On Tue, Nov 12, 2002 at 12:50:46AM -0800, Andrew Morton wrote:
> Andrea Arcangeli wrote:
> >
> > the race looks like this:
> >
> > CPU0 CPU1
> > ----------------- ------------------------
> > reiserfs_writepage
> > lock_buffer()
> > fsync_buffers_list() under lock_super()
> > wait_on_buffer()
> > run_task_queue(&tq_disk) -> noop
> > schedule() <- hang with lock_super acquired
> > submit_bh()
> > /* don't unplug here */
> >
>
> Or, more simply:
>
> lock_buffer()
> while (buffer_locked()) {
> blk_run_queues(); /* Nothing happens */
> if (buffer_locked(bh))
> schedule();
> submit_bh(); /* No unplug */
>

yep that is the simple one, I mentioned the reiserfs more complicated
special case since it is the one that allowed this bug to see the light
of the day, the simple race is resolved by kupdate in mean after 2.5 sec
of hang time.

>
> The fix seems reasonable to me. It would perhaps be better to just do:
>
> + if (waitqueue_active(wqh))
> + blk_run_queues();
>
> in submit_bh(). To save the context switch.

the race triggers very rarely I doubt it could make any difference to
save the context switch and wake_up looked simpler conceptually, but
run_task_queue(&tq_disk)/blk_run_queues will fix it too indeed. It's up
to you, I find the wake_up cleaner.

something more important if you care about microoptimizations is
probably to add unlikely(waitqueue_active()).

> Moving the blk_run_queues() inside the TASK_UNINTERRUPTIBLE region
> is something which always worried me, because if something down
> there sets TASK_RUNNING, we end up in a busy wait.
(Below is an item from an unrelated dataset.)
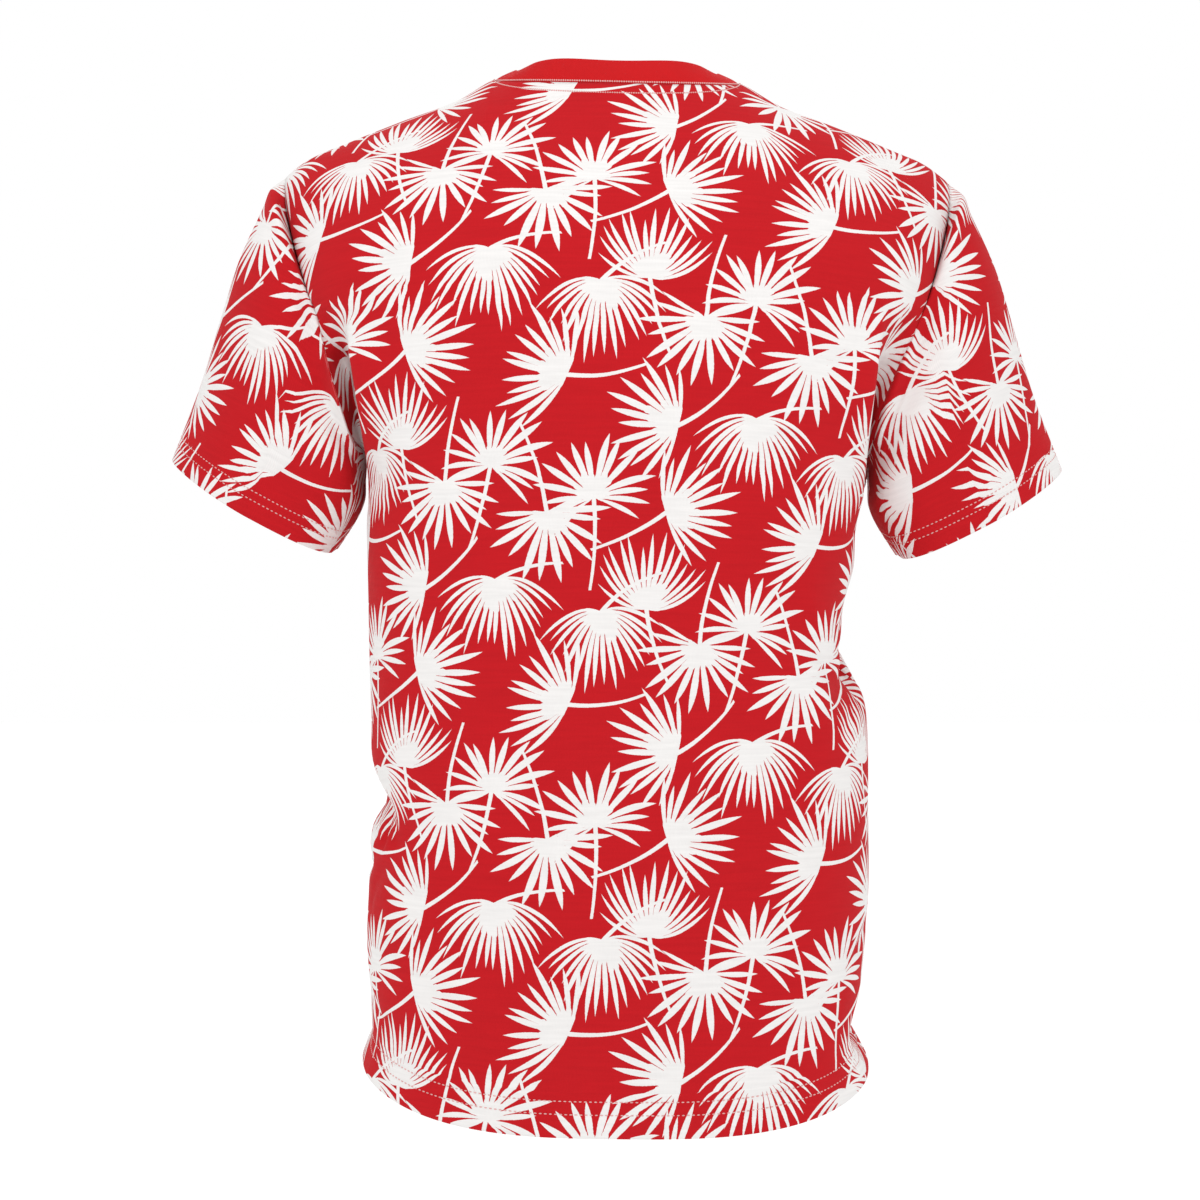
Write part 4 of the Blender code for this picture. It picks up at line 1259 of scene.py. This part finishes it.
def rib(name):
    """Fine rib: upright ridges, plain red, with painted shade in the grooves between them."""
    made, tree, shader = new_finish(name, COTTON)
    place = add(tree, "ShaderNodeUVMap", uv_map="print").outputs[0]
    x = add(tree, "ShaderNodeSeparateXYZ", (place,)).outputs[0]
    shift = calc(tree, "MULTIPLY", noise(tree, place, RIB_SCALE, 1), RIB_SHIFT)
    ridges = calc(tree, "SINE", calc(tree, "MULTIPLY_ADD", x, 2 * math.pi / RIB_PITCH, shift))
    clouds = noise(tree, place, RIB_CLOUD_SCALE, 3)
    tone = calc(tree, "MULTIPLY_ADD", clouds, RIB_CLOUD_TONE, RIB_TONE)
    # painted shade of the rib: the colour is darker in the grooves between its ridges
    toned(tree, shader, BAND_RED, calc(tree, "MULTIPLY_ADD", ridges, RIDGE_PAINTED_SHADE, tone))
    bumped(tree, shader, ridges, *RIB_RELIEF)
    feed(tree, shader.inputs["Roughness"], calc(tree, "MULTIPLY_ADD", clouds, *COTTON_ROUGH))
    return made


# %% Make the band
band = plump(band_grid())[::-1]
open_grids["neckband"] = opened(band)
patterns["neckband"] = np.stack(flat_places(opened(band)), axis=2)
wall = np.full(len(band), RIB)
neckband = cloth("neckband_rib", band, wall, patterns["neckband"], True, True, 0, (FOLDED, SEWN))
neckband.data.materials.append(rib("red rib"))

# %% [markdown]
# ## Stitching
# A double row of stitches holds each hem, and another runs along the neck seam. Each stitch is a
# short length of pale thread that dips into the cloth at both ends. Geometry Nodes repeat it: the
# rows are guide lines on the cloth, resampled to the stitch length, with one thin ellipsoid on each
# point, turned along the line and flat on the cloth.

# %% Guide lines on the cloth
def line_at(points, normals, up, heights, columns):
    """Where columns of a grid reach given heights on the flat cloth, and the way out there."""
    found = np.array([
        [np.interp(at, up[:, c], values[:, c, k]) for values in (points, normals) for k in range(3)]
        for at, c in zip(heights, columns)
    ])
    return leaned(found[:, :3]), found[:, 3:]


def lines_at(points, normals, up, heights):
    """Whole lines along a grid, at heights above its first row."""
    columns = range(points.shape[1])
    return [line_at(points, normals, up, [at] * len(columns), columns) for at in heights]


def guide(name, lines, closed):
    """A mesh of edges only, with the direction outwards at each point."""
    mesh = bpy.data.meshes.new(name)
    points, edges, out = [], [], []
    for line, way in lines:
        first = len(points)
        points += line.tolist()
        out += way.tolist()
        edges += [(first + i, first + i + 1) for i in range(len(line) - 1)]
        if closed:
            edges.append((len(points) - 1, first))
    mesh.from_pydata(points, edges, [])
    mesh.attributes.new("out", "FLOAT_VECTOR", "POINT").data.foreach_set("vector", np.ravel(out))
    return placed(name, mesh)


# %% The nodes that sew
HEM_STITCH = (0.0033, 0.0023, 0.0009)  # pitch, length and width, in metres
NECK_STITCH = (0.0016, 0.0014, 0.0013)
THREAD = 0.0006  # its thickness
THREAD_RAISE = 0.2  # how much of that it lies above the cloth
STITCH_UNEVEN = 0.12  # how much shorter than the longest a stitch may be


def stitch_nodes():
    """Geometry Nodes that turn guide lines into rows of thread."""
    tree = bpy.data.node_groups.new("stitch rows", "GeometryNodeTree")
    face = tree.interface
    face.new_socket("Geometry", in_out="INPUT", socket_type="NodeSocketGeometry")
    for name in ("Pitch", "Length", "Width", "Thickness", "Raise", "Uneven"):
        face.new_socket(name, in_out="INPUT", socket_type="NodeSocketFloat")
    face.new_socket("Thread", in_out="INPUT", socket_type="NodeSocketMaterial")
    face.new_socket("Geometry", in_out="OUTPUT", socket_type="NodeSocketGeometry")
    given = add(tree, "NodeGroupInput").outputs
    line = add(tree, "GeometryNodeMeshToCurve", (given["Geometry"],)).outputs[0]
    spaced = {"Curve": line, "Length": given["Pitch"]}
    line = add(tree, "GeometryNodeResampleCurve", spaced, mode="LENGTH").outputs[0]
    out = add(tree, "GeometryNodeInputNamedAttribute", {"Name": "out"}, data_type="FLOAT_VECTOR").outputs[0]
    lift = add(tree, "ShaderNodeVectorMath", {0: out, "Scale": given["Raise"]}, operation="SCALE").outputs[0]
    line = add(tree, "GeometryNodeSetPosition", {"Geometry": line, "Offset": lift}).outputs[0]
    along = add(tree, "GeometryNodeInputTangent").outputs[0]
    turn = add(tree, "FunctionNodeAlignRotationToVector", {"Vector": along}, axis="X").outputs[0]
    flat = {"Rotation": turn, "Vector": out}
    turn = add(tree, "FunctionNodeAlignRotationToVector", flat, axis="Z", pivot_axis="X").outputs[0]
    less = calc(tree, "SUBTRACT", 1.0, given["Uneven"])
    random = add(tree, "FunctionNodeRandomValue", {"Min": less, "Max": 1.0, "Seed": 3}, data_type="FLOAT")
    size = [s for s in random.inputs if s.type == "VALUE" and s.enabled]
    tree.links.new(less, size[0])
    length = calc(tree, "MULTIPLY", given["Length"], [s for s in random.outputs if s.enabled][0])
    size = add(tree, "ShaderNodeCombineXYZ", (length, given["Width"], given["Thickness"])).outputs[0]
    thread = add(tree, "GeometryNodeMeshUVSphere", {"Segments": 8, "Rings": 5, "Radius": 0.5}).outputs[0]
    each = {"Points": line, "Instance": thread, "Rotation": turn, "Scale": size}
    rows = add(tree, "GeometryNodeInstanceOnPoints", each).outputs[0]
    rows = add(tree, "GeometryNodeRealizeInstances", (rows,)).outputs[0]
    rows = add(tree, "GeometryNodeSetShadeSmooth", {"Geometry": rows}).outputs[0]
    rows = add(tree, "GeometryNodeSetMaterial", {"Geometry": rows, "Material": given["Thread"]}).outputs[0]
    add(tree, "NodeGroupOutput", (rows,))
    return tree


# %% Thread
THREAD_PINK = (0.74, 0.40, 0.385, 1)
THREAD_TONE = (0.4, 0.75)  # lighter by chance, and the darkest
THREAD_NOISE = ((500, 2), (4000, 1))  # scale and detail, of its tone and of its twist
THREAD_RELIEF = (0.3, 0.0001)


def thread_material():
    """Pale polyester thread, finely twisted."""
    plain = {"Roughness": 0.55, "Specular IOR Level": 0.3}
    made, tree, shader = new_finish("pale polyester thread", plain)
    place = add(tree, "ShaderNodeTexCoord").outputs["Object"]
    uneven, twist = (
        add(tree, "ShaderNodeTexNoise", {"Vector": place, "Scale": scale, "Detail": detail}).outputs["Fac"]
        for scale, detail in THREAD_NOISE
    )
    toned(tree, shader, THREAD_PINK, calc(tree, "MULTIPLY_ADD", uneven, *THREAD_TONE))
    bumped(tree, shader, twist, *THREAD_RELIEF)
    return made


sewing = stitch_nodes()
thread_finish = thread_material()


# %% Sew along guide lines
def sewn(name, lines, closed=True, stitch=HEM_STITCH):
    """Stitches along guide lines, as a plain mesh."""
    pitch, length, width = stitch
    line = guide(name, lines, closed)
    modifier = line.modifiers.new("stitches", "NODES")
    modifier.node_group = sewing
    sockets = {item.name: item.identifier for item in sewing.interface.items_tree if item.in_out == "INPUT"}
    sizes = {"Pitch": pitch, "Length": length, "Width": width, "Thickness": THREAD}
    sizes |= {"Raise": THREAD * THREAD_RAISE, "Uneven": STITCH_UNEVEN, "Thread": thread_finish}
    for key, value in sizes.items():
        modifier[sockets[key]] = value
    view = bpy.context.evaluated_depsgraph_get()
    mesh = bpy.data.meshes.new_from_object(line.evaluated_get(view))
    bpy.data.objects.remove(line)
    print(name, "has", len(mesh.polygons), "faces")
    return placed(name, mesh)


# %% Sew the hems and the cuffs
stitching = {}
for name, panel in (("back", back), ("front", front)):
    normals = normals_of(panel.points, False, panel.sign > 0)
    lines = lines_at(panel.points, normals, panel.flat[..., 1], HEM_STITCHES)
    stitching[name] = sewn("hem_stitches_" + name, lines, closed=False)
for name, grid in sleeves.items():
    normals = normals_of(grid, True, name == "sleeve_left")
    lines = lines_at(grid, normals, flat_places(grid)[1], CUFF_STITCHES)
    stitching[name] = sewn("cuff_stitches_" + name, lines)

# %% Sew the neck, on the band and on the panels
above, below = NECK_STITCHES
upright = band[::-1]
lines = lines_at(upright, normals_of(upright, True, False), flat_places(upright)[1], [above])
parts = []
for panel, way in ((back, -1), (front, 1)):
    normals = normals_of(panel.points, False, panel.sign > 0)
    up = panel.flat[..., 1]
    columns = list(range(HALF_COLUMNS - NECK_COLUMNS, HALF_COLUMNS + NECK_COLUMNS + 1))[::way]
    columns = columns if way < 0 else columns[1:-1]
    parts.append(line_at(panel.points, normals, up, [up[-1, c] - below for c in columns], columns))
lines.append([np.concatenate(part) for part in zip(*parts)])
stitching["neckband"] = sewn("neck_stitches", lines, stitch=NECK_STITCH)

# %% [markdown]
# ## What stands for what
# Each piece of cloth stands for the solid of the same name, which is hidden but stays for collision.
# The cloth and its stitches ride on the root.

# %% Ride and replace
for name, piece in {**printed, "neckband": neckband}.items():
    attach(piece, "root")
    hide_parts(name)
    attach(stitching[name], "root")

# %% [markdown]
# ## Floor, light and camera
# The shirt hangs in the air as if worn, in a bright even room, so folds show as soft shade with no
# hard shadow. A white world gives most of the light. Soft lights above the back and the front make
# the shoulders a little brighter. The camera looks level at the shirt's back from close by.

# %% Floor
FLOOR_DROP = 0.35  # below the hem
FLOOR_HALF = 12.0  # half its width
FLOOR_WHITE = (0.93, 0.93, 0.93, 1)
WHITE_LIGHT = (1, 1, 1, 1)
floor_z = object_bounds()[0].z - FLOOR_DROP
mesh = bpy.data.meshes.new("floor")
corners = [(x * FLOOR_HALF, y * FLOOR_HALF, floor_z) for x, y in ((-1, -1), (1, -1), (1, 1), (-1, 1))]
mesh.from_pydata(corners, [], [(0, 1, 2, 3)])
paint = {"Base Color": FLOOR_WHITE, "Roughness": 0.9}
glow = {"Emission Color": WHITE_LIGHT, "Emission Strength": 0.12}
mesh.materials.append(new_finish("pale floor", {**paint, **glow})[0])
placed("floor", mesh)

# %% Light
world = bpy.data.worlds.new("white room")
world.use_nodes = True
world.node_tree.nodes["Background"].inputs["Color"].default_value = WHITE_LIGHT
world.node_tree.nodes["Background"].inputs["Strength"].default_value = 1.0
bpy.context.scene.world = world
bpy.context.scene.view_settings.view_transform = "Standard"
LIGHTS = {  # place, width and power, behind the shirt
    "key": ((0.12, 1.15, 0.45), 0.9, 2.4),  # some way off
    "top": ((-0.10, 0.72, 0.52), 0.6, 0.75),  # close above the shoulders
}
SHOULDERS = (0.0, 0.1, -0.1)  # what both aim at


def soft_light(name, place, aim, size, power):
    """A square light that isn't seen itself."""
    lamp = bpy.data.lights.new(name, "AREA")
    lamp.size, lamp.energy = size, power
    light = placed(name, lamp)
    light.visible_camera = False
    light.location = place
    light.rotation_euler = (aim - light.location).to_track_quat("-Z", "Y").to_euler()


# The same two again in front, turned half round.
for side, way in (("back", 1), ("front", -1)):
    half_turn = Vector((way, way, 1))
    for kind, (place, size, power) in LIGHTS.items():
        soft_light(side + "_" + kind, Vector(place) * half_turn, Vector(SHOULDERS) * half_turn, size, power)

# %% Camera
CAMERA_AWAY = 1.7
CAMERA_ASIDE, CAMERA_LOWER = 0.0119, 0.012  # from the middle of the shirt
VIEW_HIGH = 0.84  # how much is in view at the shoulder seams
SENSOR = 36  # millimetres
camera = placed("camera", bpy.data.cameras.new("camera"))
camera.data.sensor_width = SENSOR
camera.data.lens = SENSOR * CAMERA_AWAY / VIEW_HIGH
middle = (cad_low + cad_high) / 2
camera.location = (middle.x + CAMERA_ASIDE, CAMERA_AWAY, middle.z - CAMERA_LOWER)
camera.rotation_euler = (math.pi / 2, 0, math.pi)
bpy.context.scene.camera = camera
But that's OK
> for 2.5 and may be OK for 2.4's run_task_queue() - I haven't checked...

even in the unlikely case some buggy request_fn sets the task to
runnable, the second invocation of run_task_queue will do nothing, so
there's no risk to hang in R state and that is the only safe place to
unplug, unplugging before setting the task state is totally broken and
racy, see the deadlock explanation in get_request_wait in 2.4/2.5.

> The multipage stuff in 2.5 does its own blk_run_queues() and looks to be
> OK, which I assume is why you didn't touch that.

yes, but also because I didn't looked much at the 2.5 code, so you
should double check there, at the moment I care most about 2.4 where
this is been a blocker for us until a few days ago.

> The little single-page reads like do_generic_mapping_read() look to be
> OK because the process whcih waits is the one which submitted the IO.

no, you forgot readahead, that's buggy and needs fixing in readpage too
(same in 2.4 and 2.5).

> wrt the get_request_wait changes: I never bothered about the barrier
> because we know that there are tons of requests outstanding, and if
> we don't do a wakeup the next guy will. Plus *this* request has to
> be put back sometime too, which will deliver a wakeup. But whatever;
> it's not exactly a fastpath.

I assume you're talking about the smp_mb() needed before reading the
waitqueue. I'm not claiming that the race is pratical, it may not
trigger in most hardware due the timings and hardware detail, but it can
definitely happen in theory.

It doesn't matter if we know there are tons of requests outstanding, if
we read the waitqueue before increasing count, we won't wakeup the other
cpu, and we could get a flood of I/O completion in all cpus all watching
at the waitqueue first, you simply need tot_requests-batch_requests ==
nr_cpus - 1 to be able to trigger it in practice. So algorithmically
speaking the smp_mb() (i.e. barrier() in UP) is needed.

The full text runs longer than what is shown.